Por Flavia Mercier Corresponsal en España de visita en Buenos Aires
Conmovedoramente inteligente y muy sensiblemente escrita y dirigida por Franco Gabriel Verdoia, “Late el corazón de un perro”, es una obra que nos deja muchas cuestiones resonando en nuestro Inconsciente, a las que tarde o temprano tendremos que hacerles frente.
Con la vuelta de aquel que se fue afuera del pueblo o de la ciudad natal, incluso al extranjero, puede abrirse un mundo para el que vuelve y quizás incluso para aquellos con los que se encuentra. Ese contraste entre lo extraño o extranjero y el punto de partida guarda la potencia para abrir un mundo que albergue lo diferente, incluso lo otro de sí, aunque en muchos casos ese viaje resulta fallido, porque en muchos casos lo único que ocurre es que los protagonistas sólo «se dieron a la fuga». Lo cierto es que la posibilidad de apertura no depende de la geografía. Lo cercano y lo lejano son medidas de lo que concierne.
Estas son algunas de las cuestiones sobre la que no invita a reflexionar la obra de teatro «Late el corazón de un perro», a partir del hecho que Ana vuelve sin desearlo y requerida por una emergencia que involucra a su madre, a un pueblo del que huyó hace ya muchos años. Su madre, Mabel, parece padecer algún tipo de demencia que la lleva a vivir en una mezcla extraña de recuerdos, ilusiones y delirio, y en medio de una patológica carrera por acumular objetos propios y de personas fallecidas. Además, en ese retorno, que tiene mucho de un eterno retorno de aquella cosa que nunca cesa de insistir, Ana se reencontrará también con su amor adolescente, Hernán, para quien Ana era, y es aún hoy, su gran amor perdido. Un amor idílico e idealizado con el paso del tiempo.
En este punto Diego Gentile atraviesa la escena resultando tremendamente auténtico en el papel de Hernán, el habitante de un pueblo en el que nada pasa, una nada a la que Hernán resiste con cierta idea de “progreso” que, como siempre, es falsa porque creemos que algo hemos ganado cuando en realidad no dimensionamos lo que hemos perdido. De Silvina Salvater podemos decir que está impresionante en el papel de Mabel porque su presencia en escena deja definitivamente una fuerte impronta en el espectador. Y para completar un elenco exquisito contamos con una Mónica Antonópulos en el rol de Ana, conmovedora quebrándose en escena con toda la vulnerabilidad y fragilidad de su personaje.

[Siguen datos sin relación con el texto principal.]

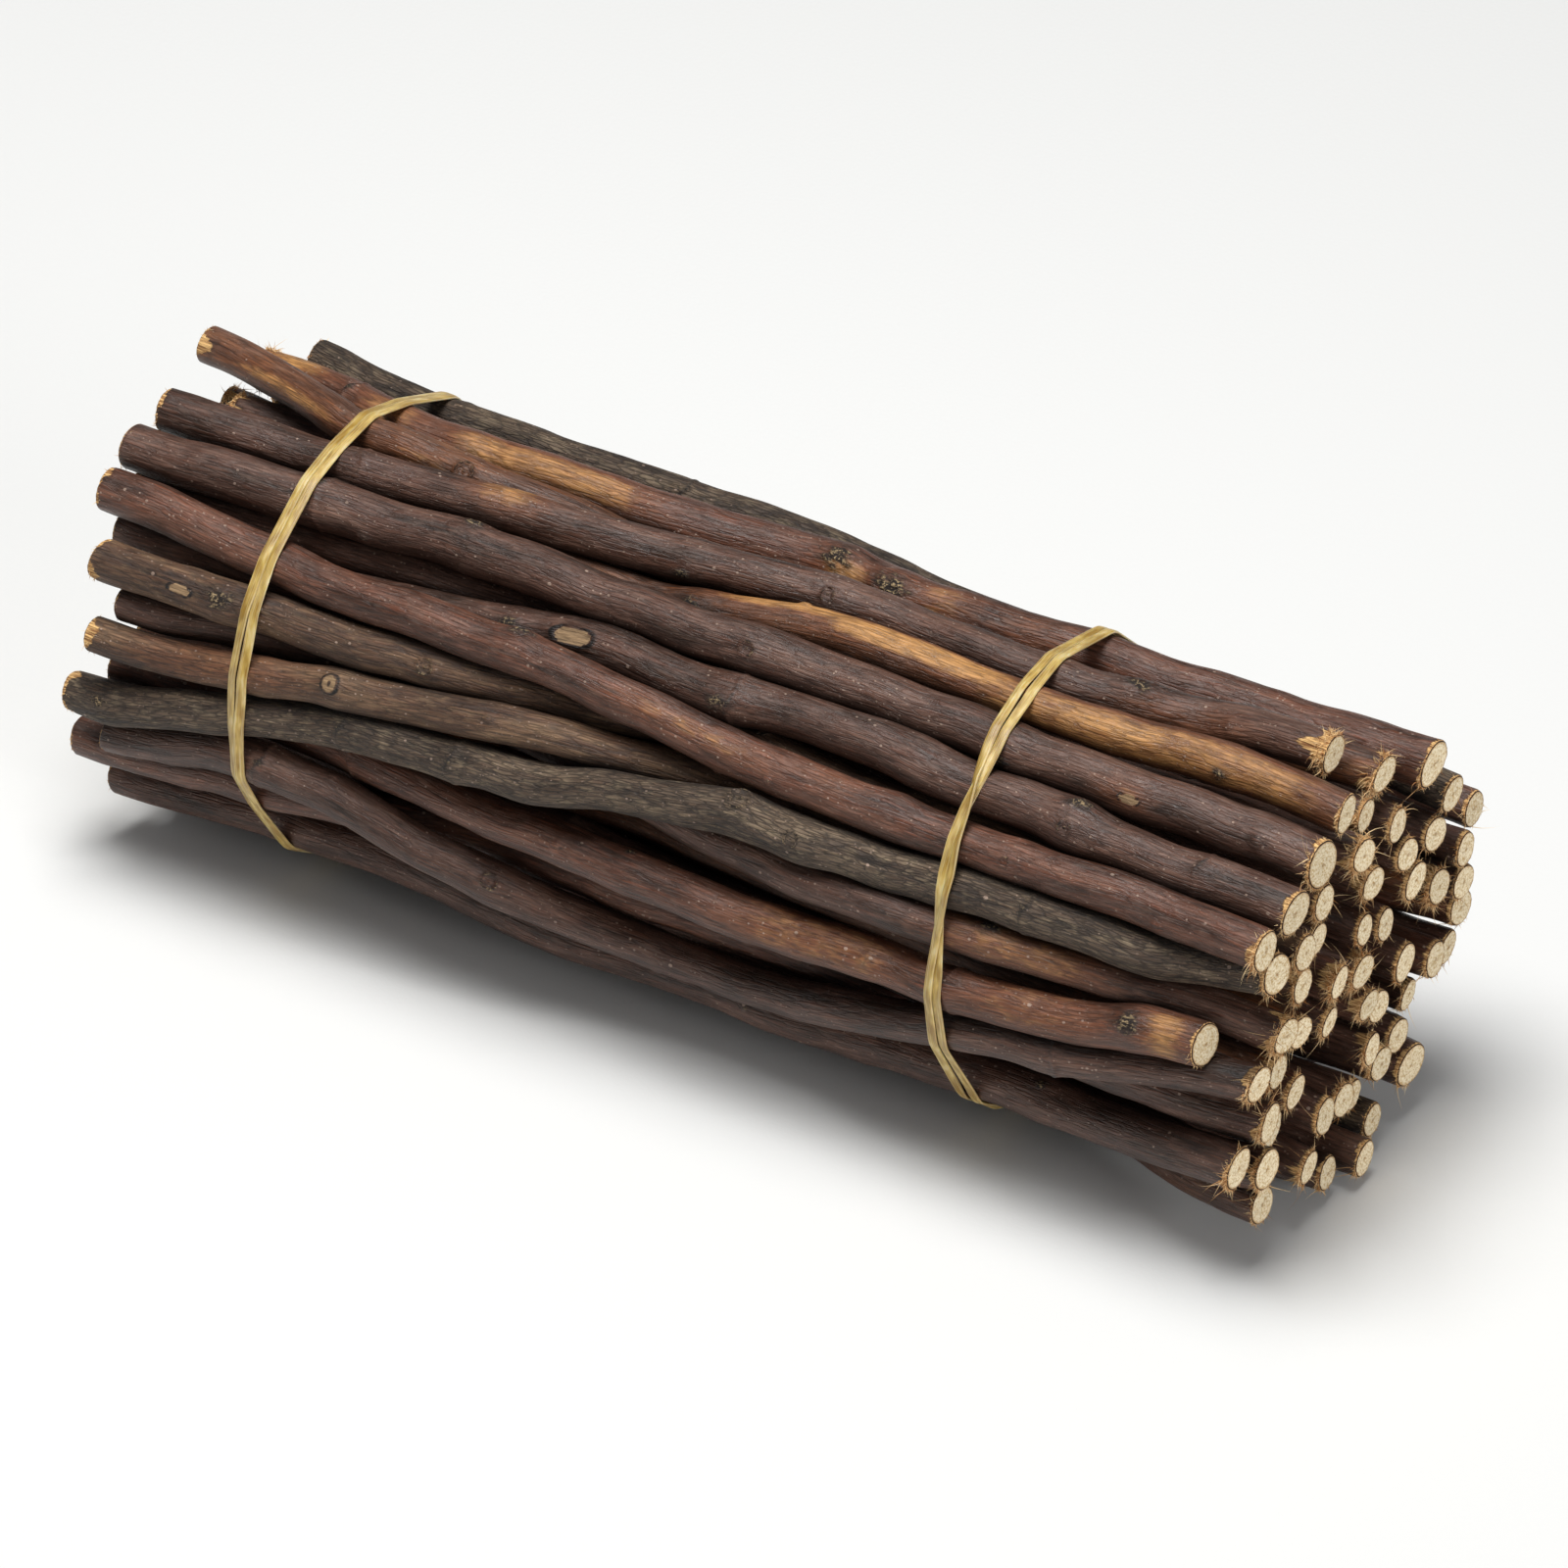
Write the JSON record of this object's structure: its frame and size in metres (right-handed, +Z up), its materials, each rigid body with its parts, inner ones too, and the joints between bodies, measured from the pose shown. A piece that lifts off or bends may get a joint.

Por otro lado, cabe señalar en el sentido de lo dicho, que esta obra se adentra de algún modo en una dimensión imaginaria. “El pueblo nos traga, Ana. Y los que nos quedamos solos nos vamos apagando de a poco. Los que pueden se inventan alguna vida, como tu mamá… y los otros, aprendemos a vivir con lo que alguna vez nos dio alegría”, le dice Hernán a Ana. Ilusiones, delirios y espejismos parecen ser las formas de evadirse de una realidad aplastante en este pueblo. Pero la evasión y la fuga no son verdaderas respuestas para hacer con lo que aplasta.
¿Es el pueblo lo que los traga? ¿Qué es esa nada que parece nunca pasar en ciertos lugares? La historia transcurre en un pueblo en lo profundo de la provincia de Santa Fe, en la llanura; esa llanura en la que en las siestas de verano el tiempo transcurre lento, como si no pasara. ¿Acaso esa llanura no nos orienta un poco que lo que traga no es justamente el pueblo, sino lo plano, lo que no cobra volumen, incluso lo achatado? La obra habla en ese sentido de la importancia de guardar las apariencias en lo público, en lugar de guardar una vida en lo privado. Sin embargo, la llanura está también atravesada por caudalosos ríos que corren con mucha fuerza llevando consigo grandes reservas de vida en forma de sedimento, islotes de camalotes, o peces que surcan sus aguas. Basta que alguien lance una piedra a ese río para que toda esa vida se ponga en movimiento. Basta un gesto, sólo un gesto ¿Qué gesto faltó entonces para que corriera la vida que deseaba cada uno de los protagonistas, un deseo de vida que corría dentro suyo como un río y que sin embargo no encontró su cauce para fluir?
Nos conduce así Ana en sus encuentros, a reflexionar sobre cómo cada uno hace como puede con su pasado, cómo cada uno intenta hacer algo con la pérdida o lo perdido, y también con lo que es necesario perder o desprender. Y de algún modo, la obra sobrevuela también, a modo de un subtexto, el temor al olvido como otra forma de pérdida, aquel que puede sobrevenir a la muerte, particularmente a la propia.